Brown, who rarely gives news conferences, marked his first year in office by addressing reporters at Chicago Police Department headquarters, where he also tried to put to rest the recent chatter that he was about to be fired by Mayor Lori Lightfoot.
“Let me start with rumors and gossip. I haven’t dealt with those since junior high school, and I don’t plan on doing it now,” Brown said. “I think this city has a great mayor — I believe Mayor Lightfoot is one of the best mayors in the country — and I support her wholeheartedly, and I am going to work my fingers to the bone for her.”
Brown also discussed the death of 7-year-old Jaslyn Adams, calls for civilian oversight of the police department and its efforts to comply with the 2019 federal consent decree requiring police reforms.
Rumors that Brown might be resigning were driven in part by his lack of visibility after some recent high-profile incidents.

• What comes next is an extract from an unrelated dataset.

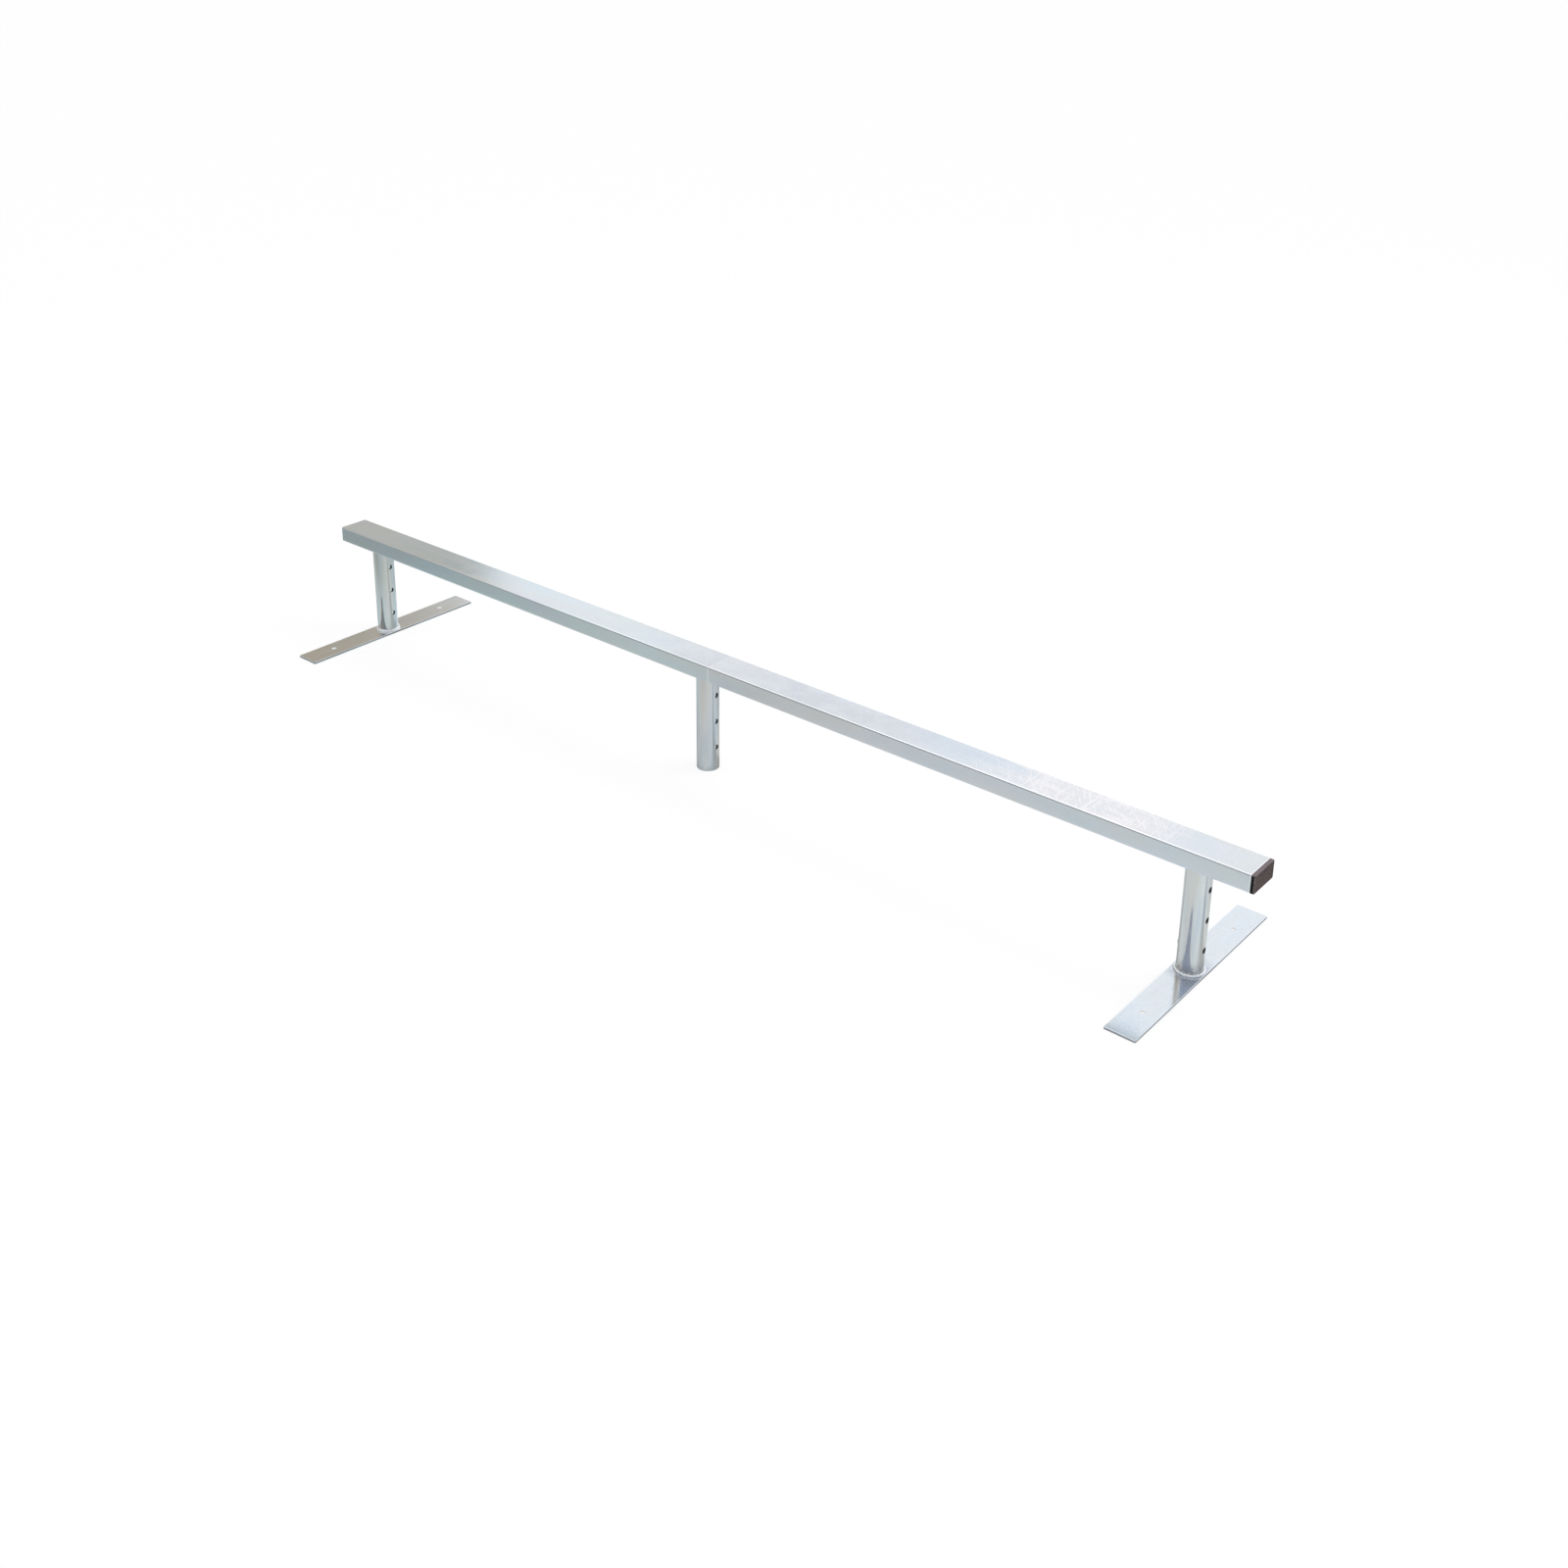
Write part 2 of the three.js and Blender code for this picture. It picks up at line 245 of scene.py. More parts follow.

While he said the resignation rumors didn’t warrant a response, he said criticism of his not holding more news conferences was fair.
“I am not the kind of leader that chases the camera and says, ‘Look at me,’” Brown said. “I’d much rather be criticized for doing the work, the hard work, and not the PR.”
Also fueling those rumors: rampant Chicago violence over the past year, including a surge in carjackings and a more than 50% increase in murders in 2020 compared with 2019. According to the department’s own crime statistics this year through March 28, killings were up 33% compared to the same period of 2020, and shooting incidents were up 39%.
Interim Supt. Charlie Beck — Brown’s predecessor — had enacted a sweeping department reorganization, focusing on putting cops in districts. Brown said he reorganized again at the end of July 2020, creating large units that can be mobilized across the city to fight crime.
“I just try not to do stuff that doesn’t work. That structure wasn’t working.”
Brown acknowledged the perception his reorganization increased violence.
“The facts are, the old structure wasn’t working in the new landscape of global pandemic and a social justice movement around race. That’s the facts.”
Brown said he’s committed to reforms based on the requirements of the consent decree, saying, “the ultimate goal is changing the culture of the police department.”
He also took another shot at his predecessors: “I walked in the door a year ago and, just to be quite frank with you, the department wasn’t taking the consent decree very seriously. ... We had to dig ourselves out of a hole.”
Still, the department is meeting only slightly more than half of the 72 deadlines being assessed by an independent monitor of the consent decree, Brown acknowledged.
Beck, a former Los Angeles police chief, couldn’t be immediately be reached for comment on Brown’s criticism of his crime-fighting strategy in Chicago. He was acting superintendent from November 2019 until April 2020, when Brown was appointed permanent superintendent.
Brown also spoke about the death of Jaslyn — holding her father responsible, in part, for having her in a car with him when she was shot to death Sunday at a McDonald’s drive-thru on the West Side.
“This is about a young African American male ... deciding to live the life of crime, getting in conflict with others who have decided to live a life of crime and putting your precious babies in the car with you, and this has happened time after time after time — and it’s beyond enough,” Brown said, adding police believe the father was “targeted” by the shooter.
“But,” Brown added, “all of this is colored in race, poverty, social justice, investment on the West and South sides — this despair we feel when we are in impoverished conditions.”
Demands for civilian oversight over the police department have grown in the wake of the police shooting of 13-year-old Adam Toledo and 22-year-old Anthony Alvarez — so much so that topic sparked an argument during a City Council meeting Wednesday.
Brown said he wouldn’t comment on the ongoing fight for civilian oversight since he promised the mayor when he was hired that he would stay out of politics. He said he doesn’t want to “tip the scale” one way or another.